Dancing also features heavily in Anna Burns’ 2018 Booker Prize Winning novel, Milkman. Like Derry Girls, Burns takes seriously the concerns of Northern Irish teenage girls. While the main character, “Middle Sister,” prefers the solo pursuits of running, her Wee Sisters are more interested in the glitzy ballroom careers of Mr and Mrs International. Dressed in a flurry of sequins, feathers and high heels stolen from their big sisters, they copy the moves they have seen on screen.

Rather than opposite sex partnerships, however, they all want to be Mrs International: “‘But the thing is,’ reiterated wee sisters, ‘and you don't seem overjoyed by this, middle sister, you get to be her every time!’” This almost drag spectacle of femininity is a refusal to be silent and know your place. While the Derry Girls prefer the aerobic stylings of Madonna’s “Like a Prayer,” something similar is happening here. Girls are dancing, not for the imagined gaze of boys or even for the talent show audience, but for their own enjoyment with each other.

https://www.youtube.com/watch?v=4SN14w6BLf8
The final scene of the first series of Derry Girls.
When you begin to look, you see that Northern Irish people never stopped dancing—despite Ian Paisley’s exhortation that “[t]he dancing of the world, hugging the other sex, set to music, is sensual and clearly caters to the lust of the flesh. Line dancing is as sinful as any other type of dancing, with its sexual gestures and touchings. It is sensual, not a crucifying of lust, but an excitement of lust. It is a war against the soul.”

To dance is inherently political, particularly during a conflict that sought to confine the spaces that bodies were able to inhabit. Northern Irish bodies were constrained through the limits of sectarian geography and no-go areas, from specific streets to pubs. As Burns puts it in Milkman: “Where you went to work. And of course there were bus-stops. There was the fact that you created a political statement everywhere you went, and with everything you did, even if you didn’t want to.”

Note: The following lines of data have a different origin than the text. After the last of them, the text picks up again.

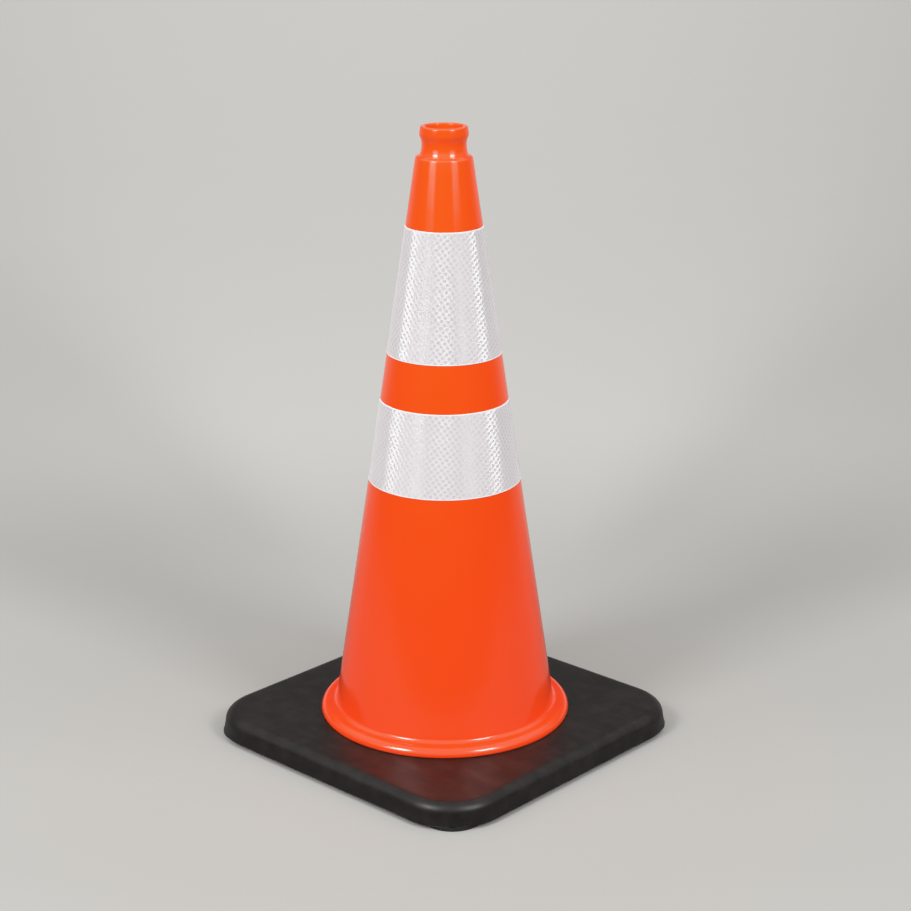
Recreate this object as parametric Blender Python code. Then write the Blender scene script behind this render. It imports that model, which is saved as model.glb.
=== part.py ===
"""A 750 mm road traffic cone: a thin orange PVC body locked through a weighted black base,
two wrapped reflective collars of laminated sheeting, and four rubber foot pads.

Metres, +Z up. The origin is on the floor, on the cone's axis. The base's sides face +-X and +-Y,
and the collars' overlap seams face +Y, the back.
"""

import math

import bmesh
import bpy
from mathutils import Matrix, Vector

# --- Driving dimensions -------------------------------------------------------------------

GAP = 0.0003  # clearance left between neighbouring pieces
HEIGHT = 0.750

# Base slab: a rounded square that carries the cone.
BASE_TOP = 0.0314
BASE_BOTTOM = 0.0047
BASE_WIDTH = 0.4289
BASE_CORNER_R = 0.071
BASE_EDGE_R = 0.0134  # the rolled upper edge
BASE_DRAFT = 0.0023  # how far each side leans in below the rolled edge
BASE_ARRIS = 0.0006  # small chamfer along the lower edge

# Cone wall: a straight taper between the base's top and the shoulder under the neck.
WALL = 0.0032
TAPER_FOOT_R = 0.1359
TAPER_TOP_R = 0.0335
SHOULDER_Z = 0.7160
SHOULDER_EDGE_R = 0.0030
SHOULDER_FILLET_R = 0.0022

# Neck: the waisted grip above the shoulder, and the thick rim around its open top.
NECK_R = 0.0260
NECK_Z = 0.7295
NECK_UPPER_ARC_R = 0.020
NECK_LOWER_ARC_R = 0.033
NECK_BORE_R = 0.0215
RIM_R = 0.0286
RIM_BOTTOM_Z = 0.7395
RIM_TAPER = 0.0009  # the rim leans in by this much towards its top
RIM_EDGE_R = 0.0016
RIM_LIP = 0.0020  # height of the rim's lowest, nearly upright stretch
RIM_LIP_TAPER = 0.0001
RIM_UNDERSIDE = 0.0012  # height of the sloping step under the rim
SHOULDER_PLATE = 0.0036
HAUNCH_HEIGHT = 0.004  # the thickened corner inside, under the shoulder
HAUNCH_REACH = 0.003

# Flange: the rolled foot of the body, which sits on the base, and the skirt that goes through it.
FLANGE_R = 0.1527
FLANGE_TOP = 0.0422
FLANGE_EDGE_R = 0.0090
FLANGE_FILLET_R = 0.0060
FLANGE_UNDERCUT = 0.0006  # how far the flange's lowest edge tucks in
SKIRT_BOTTOM = 0.0062

# Locking lugs: moulded under the flange, through the base, with a head in a counterbore.
LUG_COUNT = 12
LUG_CIRCLE_R = 0.1470
LUG_R = 0.0040
LUG_HEAD_R = 0.0060
LUG_HEAD_TOP = 0.0095

# Collars: a white backing film under a clear prismatic lens film, wrapped round the taper.
UPPER_COLLAR_TOP = 0.6355
UPPER_COLLAR_WIDTH = 0.152
LOWER_COLLAR_TOP = 0.4291
LOWER_COLLAR_WIDTH = 0.100
FILM = 0.0004  # thickness of each of the two films
COLLAR_PROUD = 0.0005  # how far the lens film stands out of the body
OVERLAP = 0.012  # length of the collar's end that laps over its start
RAMP = 0.008  # length over which that end climbs onto the start

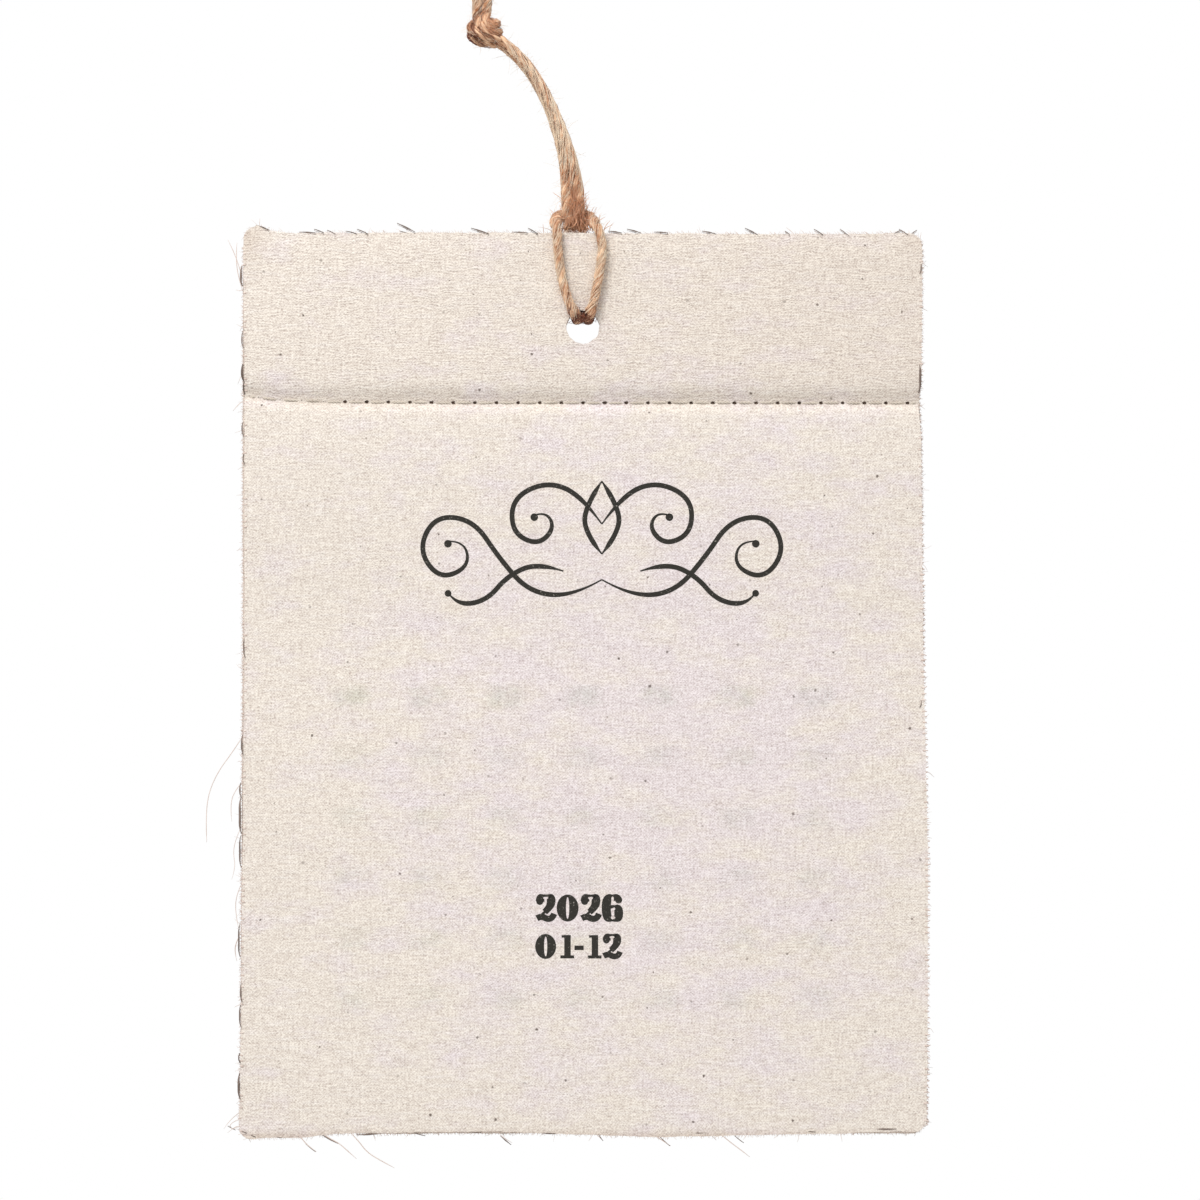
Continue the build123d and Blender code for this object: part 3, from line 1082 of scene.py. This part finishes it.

Citing Emma Goldman’s famous phrase “I won’t join your revolution if I cannot dance,” scholar Sara Ahmed calls dancing “a rebellion against the demand to give your body over to a cause or to make your body a cause.” Dancing is pleasurable and collective. It can follow a set pattern like the ballroom dancers of Milkman or, like the Derry Girls, it can be wild and disinhibited. The dancing body refuses, even for a short while, to participate in violent conflict.

Against the backdrop of the Troubles, those moments are worth holding close. I look forward to having an embarrassingly middle-aged jig in the kitchen to the 1990s soundtrack of Series 2 of Derry Girls and remembering that, amongst the uncertainty of the Ceasefires era, there was laughter and dancing.